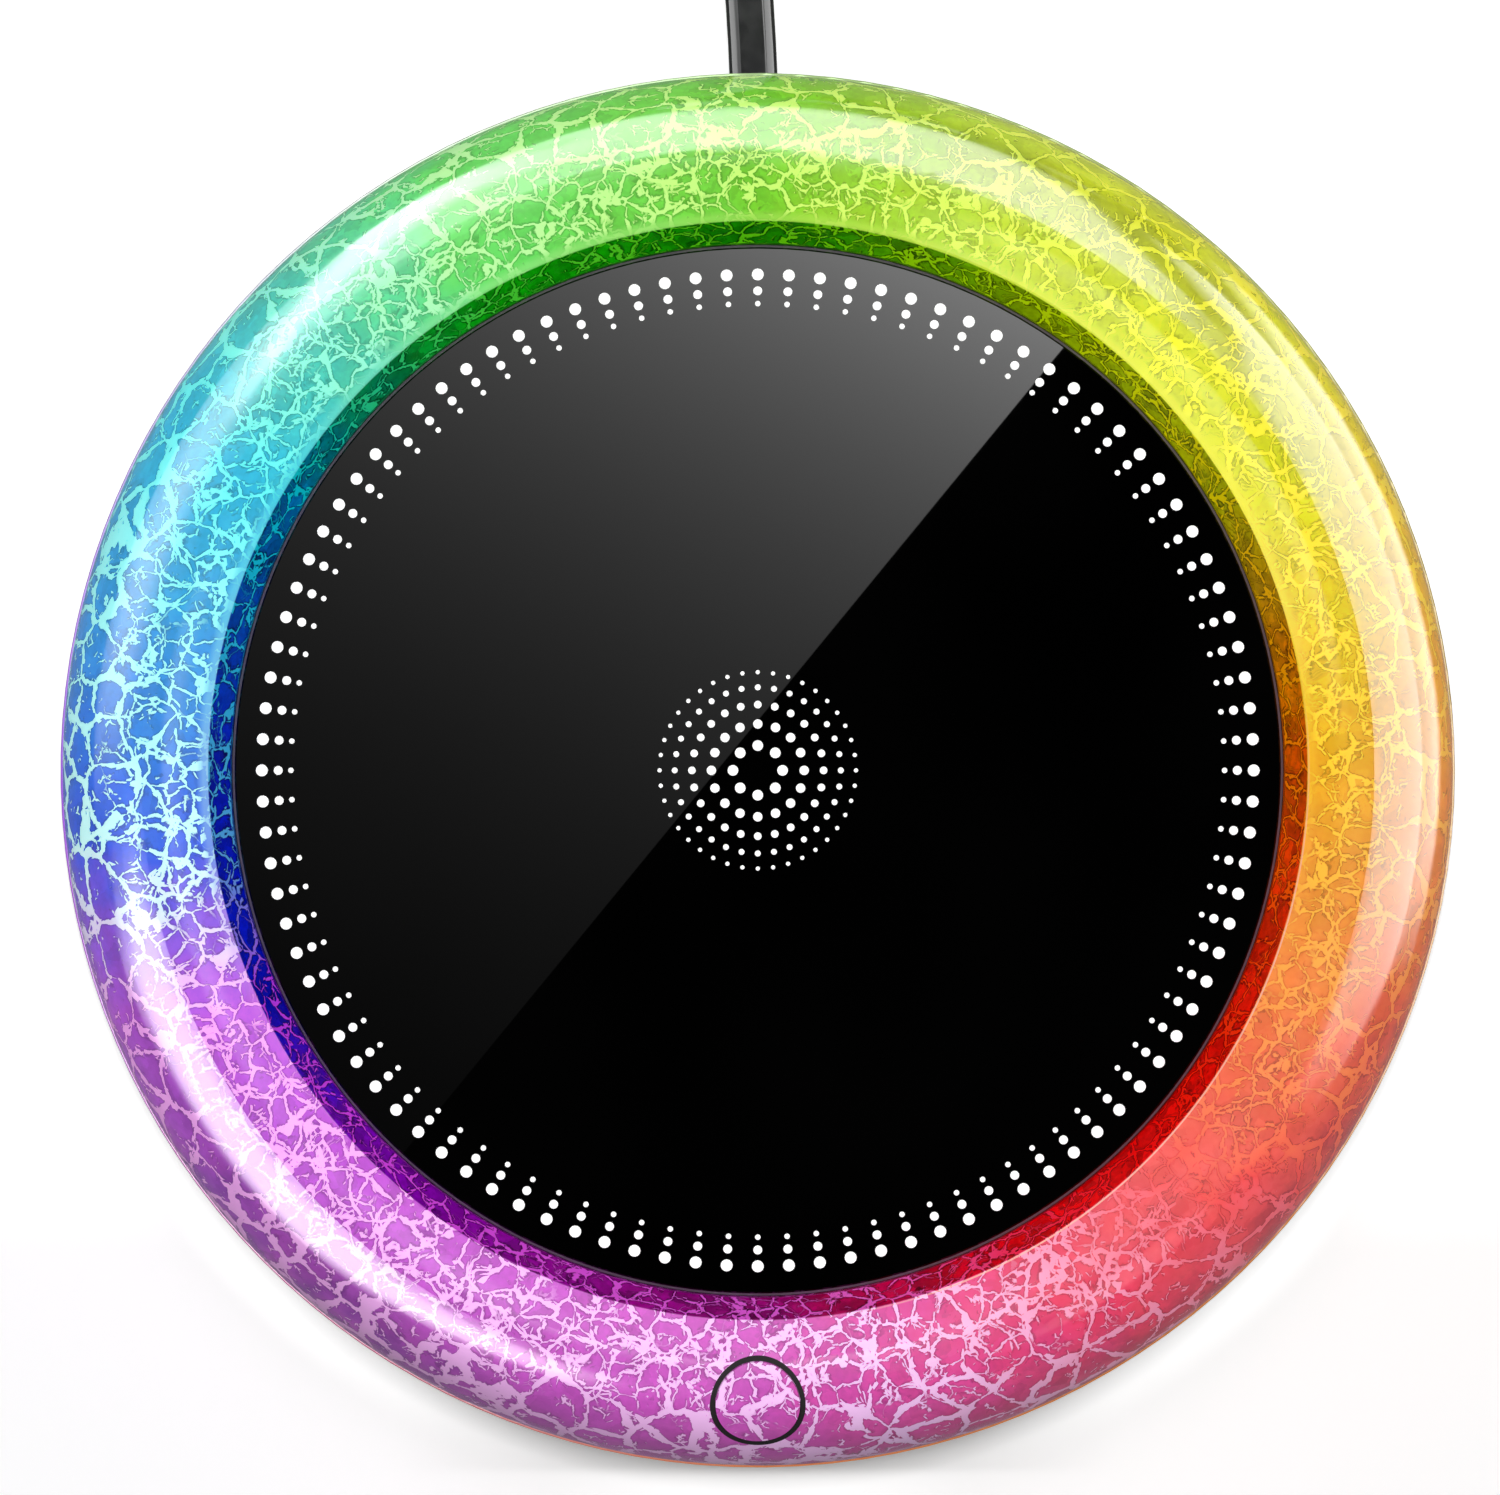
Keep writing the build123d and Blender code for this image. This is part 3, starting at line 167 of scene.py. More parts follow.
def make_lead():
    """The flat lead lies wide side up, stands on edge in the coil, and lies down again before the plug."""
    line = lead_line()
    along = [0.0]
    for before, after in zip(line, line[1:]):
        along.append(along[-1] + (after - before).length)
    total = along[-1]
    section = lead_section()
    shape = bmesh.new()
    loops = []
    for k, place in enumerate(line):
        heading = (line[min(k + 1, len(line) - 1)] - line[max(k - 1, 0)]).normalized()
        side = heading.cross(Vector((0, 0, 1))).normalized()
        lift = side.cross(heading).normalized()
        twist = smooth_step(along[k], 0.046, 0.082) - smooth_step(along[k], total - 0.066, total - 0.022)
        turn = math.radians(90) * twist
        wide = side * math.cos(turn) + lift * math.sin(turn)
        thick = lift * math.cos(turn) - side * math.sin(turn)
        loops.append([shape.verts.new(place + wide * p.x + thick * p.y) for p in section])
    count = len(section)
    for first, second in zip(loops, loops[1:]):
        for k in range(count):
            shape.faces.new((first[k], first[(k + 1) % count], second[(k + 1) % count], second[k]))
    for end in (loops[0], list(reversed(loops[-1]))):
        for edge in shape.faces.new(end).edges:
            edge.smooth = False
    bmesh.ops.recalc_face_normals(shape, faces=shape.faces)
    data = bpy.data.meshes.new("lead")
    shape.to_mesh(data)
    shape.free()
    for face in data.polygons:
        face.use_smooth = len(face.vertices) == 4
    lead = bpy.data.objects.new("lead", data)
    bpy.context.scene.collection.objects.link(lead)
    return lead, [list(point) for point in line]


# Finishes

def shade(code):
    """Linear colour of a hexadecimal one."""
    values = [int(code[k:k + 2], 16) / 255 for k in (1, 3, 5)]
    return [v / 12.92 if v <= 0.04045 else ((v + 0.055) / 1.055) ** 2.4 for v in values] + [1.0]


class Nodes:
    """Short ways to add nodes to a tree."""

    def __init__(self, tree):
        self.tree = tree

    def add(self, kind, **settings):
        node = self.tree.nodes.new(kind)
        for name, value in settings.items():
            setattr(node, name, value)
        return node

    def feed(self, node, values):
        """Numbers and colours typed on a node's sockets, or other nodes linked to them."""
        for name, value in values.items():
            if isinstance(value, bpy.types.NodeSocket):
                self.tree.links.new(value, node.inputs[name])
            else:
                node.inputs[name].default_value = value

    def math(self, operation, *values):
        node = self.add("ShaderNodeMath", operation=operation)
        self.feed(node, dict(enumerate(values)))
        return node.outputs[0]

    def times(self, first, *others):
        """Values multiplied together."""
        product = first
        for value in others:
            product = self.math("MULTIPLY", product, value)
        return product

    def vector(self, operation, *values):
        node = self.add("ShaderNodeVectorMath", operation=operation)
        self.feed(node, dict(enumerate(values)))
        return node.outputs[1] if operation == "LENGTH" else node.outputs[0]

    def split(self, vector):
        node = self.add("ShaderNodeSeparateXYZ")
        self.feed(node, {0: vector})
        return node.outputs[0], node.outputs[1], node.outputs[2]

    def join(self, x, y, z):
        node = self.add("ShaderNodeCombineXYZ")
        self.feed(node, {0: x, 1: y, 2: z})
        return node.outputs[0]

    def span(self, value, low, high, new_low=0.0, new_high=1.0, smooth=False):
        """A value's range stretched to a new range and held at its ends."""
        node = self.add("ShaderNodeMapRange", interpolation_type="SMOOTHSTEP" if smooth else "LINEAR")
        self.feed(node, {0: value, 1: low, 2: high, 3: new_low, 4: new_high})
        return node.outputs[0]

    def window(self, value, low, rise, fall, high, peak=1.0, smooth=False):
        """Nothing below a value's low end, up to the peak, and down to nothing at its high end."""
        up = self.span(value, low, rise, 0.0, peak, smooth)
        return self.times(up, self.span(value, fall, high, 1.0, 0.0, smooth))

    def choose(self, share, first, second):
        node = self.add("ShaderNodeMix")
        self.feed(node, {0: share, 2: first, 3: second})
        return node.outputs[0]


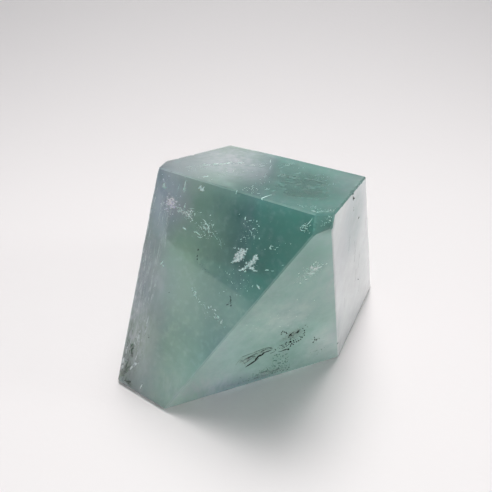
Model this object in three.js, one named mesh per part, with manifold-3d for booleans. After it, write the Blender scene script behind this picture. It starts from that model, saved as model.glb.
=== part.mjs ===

• What is expected: Repeat all of the records above exactly as they appear.

• Answer for this exercise:
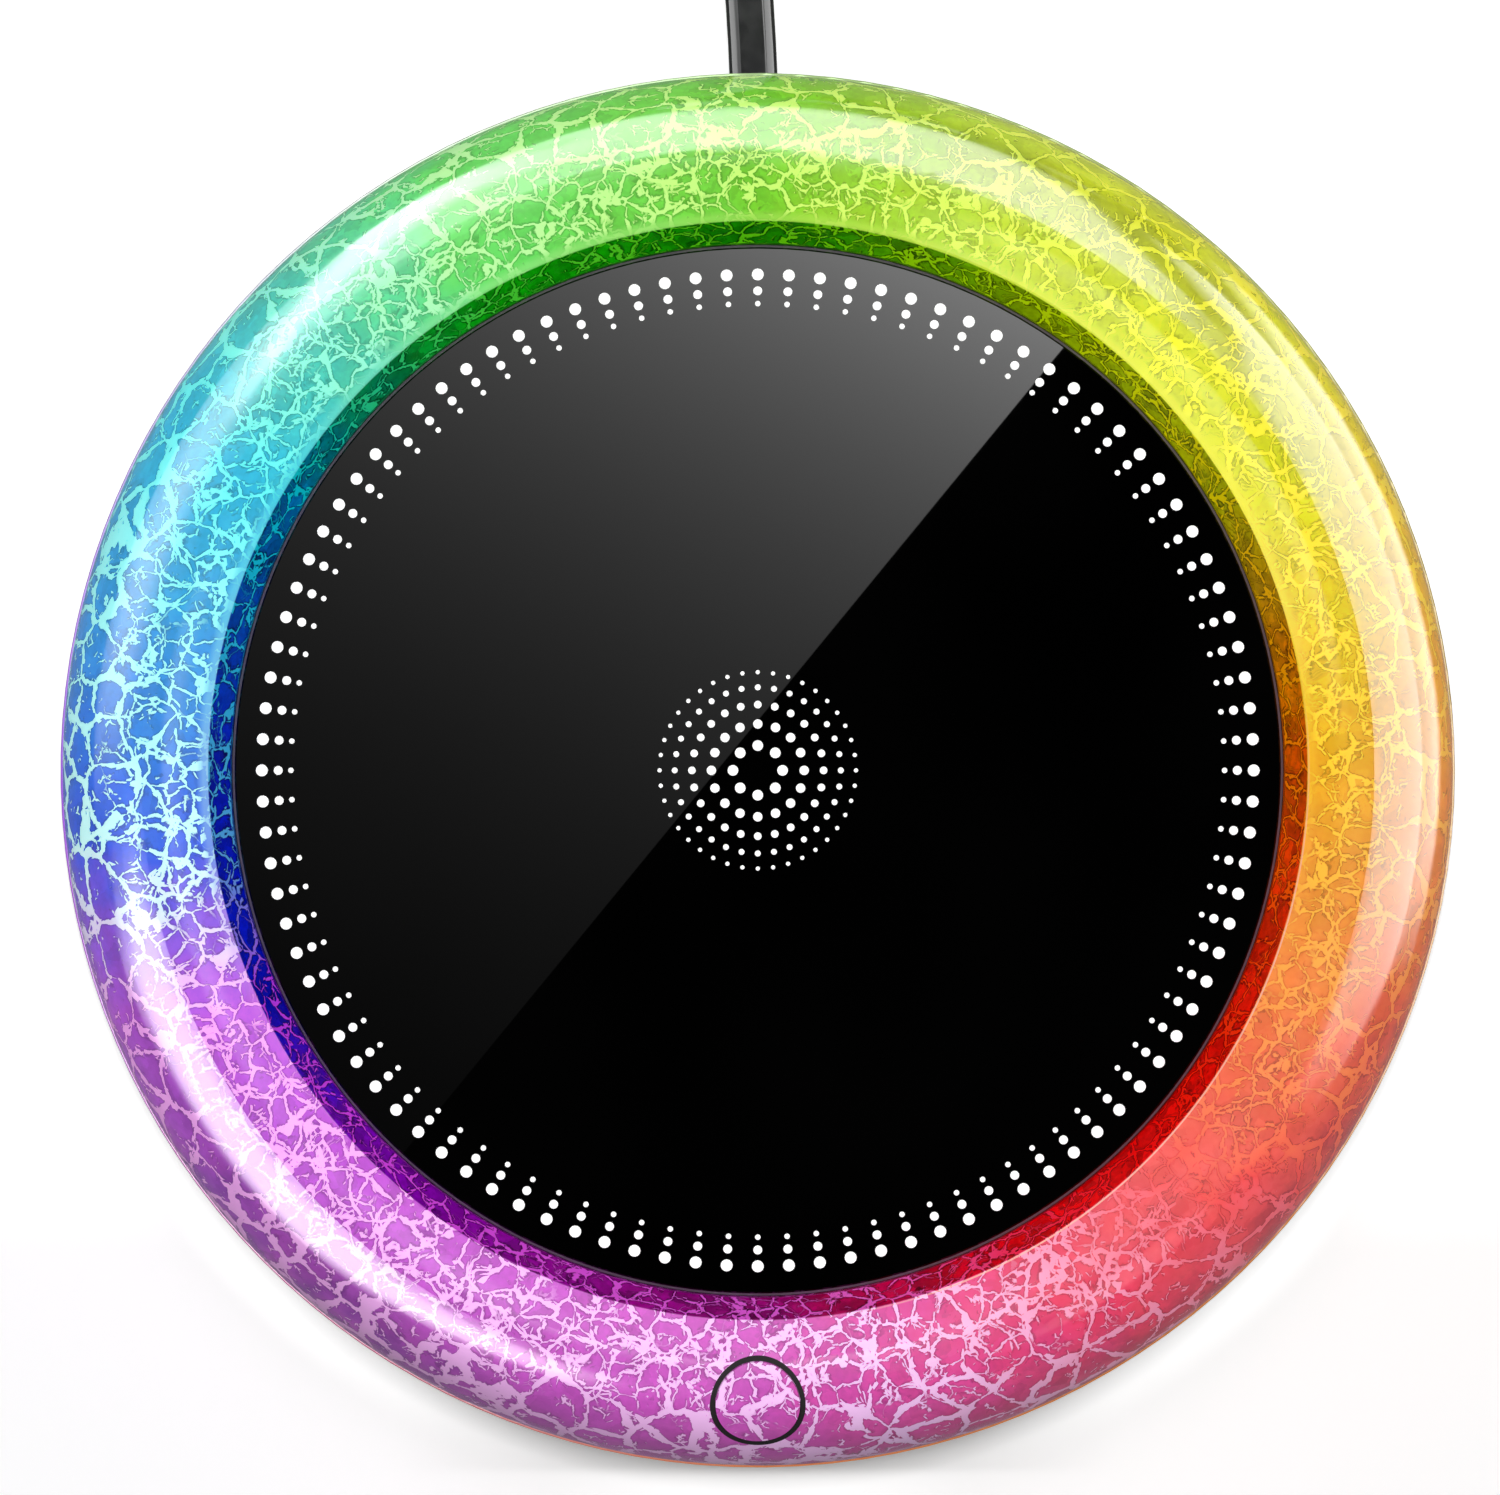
Keep writing the build123d and Blender code for this image. This is part 3, starting at line 167 of scene.py. More parts follow.
def make_lead():
    """The flat lead lies wide side up, stands on edge in the coil, and lies down again before the plug."""
    line = lead_line()
    along = [0.0]
    for before, after in zip(line, line[1:]):
        along.append(along[-1] + (after - before).length)
    total = along[-1]
    section = lead_section()
    shape = bmesh.new()
    loops = []
    for k, place in enumerate(line):
        heading = (line[min(k + 1, len(line) - 1)] - line[max(k - 1, 0)]).normalized()
        side = heading.cross(Vector((0, 0, 1))).normalized()
        lift = side.cross(heading).normalized()
        twist = smooth_step(along[k], 0.046, 0.082) - smooth_step(along[k], total - 0.066, total - 0.022)
        turn = math.radians(90) * twist
        wide = side * math.cos(turn) + lift * math.sin(turn)
        thick = lift * math.cos(turn) - side * math.sin(turn)
        loops.append([shape.verts.new(place + wide * p.x + thick * p.y) for p in section])
    count = len(section)
    for first, second in zip(loops, loops[1:]):
        for k in range(count):
            shape.faces.new((first[k], first[(k + 1) % count], second[(k + 1) % count], second[k]))
    for end in (loops[0], list(reversed(loops[-1]))):
        for edge in shape.faces.new(end).edges:
            edge.smooth = False
    bmesh.ops.recalc_face_normals(shape, faces=shape.faces)
    data = bpy.data.meshes.new("lead")
    shape.to_mesh(data)
    shape.free()
    for face in data.polygons:
        face.use_smooth = len(face.vertices) == 4
    lead = bpy.data.objects.new("lead", data)
    bpy.context.scene.collection.objects.link(lead)
    return lead, [list(point) for point in line]


# Finishes

def shade(code):
    """Linear colour of a hexadecimal one."""
    values = [int(code[k:k + 2], 16) / 255 for k in (1, 3, 5)]
    return [v / 12.92 if v <= 0.04045 else ((v + 0.055) / 1.055) ** 2.4 for v in values] + [1.0]


class Nodes:
    """Short ways to add nodes to a tree."""

    def __init__(self, tree):
        self.tree = tree

    def add(self, kind, **settings):
        node = self.tree.nodes.new(kind)
        for name, value in settings.items():
            setattr(node, name, value)
        return node

    def feed(self, node, values):
        """Numbers and colours typed on a node's sockets, or other nodes linked to them."""
        for name, value in values.items():
            if isinstance(value, bpy.types.NodeSocket):
                self.tree.links.new(value, node.inputs[name])
            else:
                node.inputs[name].default_value = value

    def math(self, operation, *values):
        node = self.add("ShaderNodeMath", operation=operation)
        self.feed(node, dict(enumerate(values)))
        return node.outputs[0]

    def times(self, first, *others):
        """Values multiplied together."""
        product = first
        for value in others:
            product = self.math("MULTIPLY", product, value)
        return product

    def vector(self, operation, *values):
        node = self.add("ShaderNodeVectorMath", operation=operation)
        self.feed(node, dict(enumerate(values)))
        return node.outputs[1] if operation == "LENGTH" else node.outputs[0]

    def split(self, vector):
        node = self.add("ShaderNodeSeparateXYZ")
        self.feed(node, {0: vector})
        return node.outputs[0], node.outputs[1], node.outputs[2]

    def join(self, x, y, z):
        node = self.add("ShaderNodeCombineXYZ")
        self.feed(node, {0: x, 1: y, 2: z})
        return node.outputs[0]

    def span(self, value, low, high, new_low=0.0, new_high=1.0, smooth=False):
        """A value's range stretched to a new range and held at its ends."""
        node = self.add("ShaderNodeMapRange", interpolation_type="SMOOTHSTEP" if smooth else "LINEAR")
        self.feed(node, {0: value, 1: low, 2: high, 3: new_low, 4: new_high})
        return node.outputs[0]

    def window(self, value, low, rise, fall, high, peak=1.0, smooth=False):
        """Nothing below a value's low end, up to the peak, and down to nothing at its high end."""
        up = self.span(value, low, rise, 0.0, peak, smooth)
        return self.times(up, self.span(value, fall, high, 1.0, 0.0, smooth))

    def choose(self, share, first, second):
        node = self.add("ShaderNodeMix")
        self.feed(node, {0: share, 2: first, 3: second})
        return node.outputs[0]


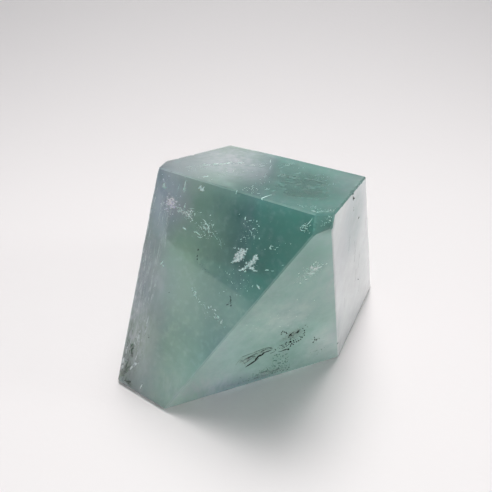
Model this object in three.js, one named mesh per part, with manifold-3d for booleans. After it, write the Blender scene script behind this picture. It starts from that model, saved as model.glb.
=== part.mjs ===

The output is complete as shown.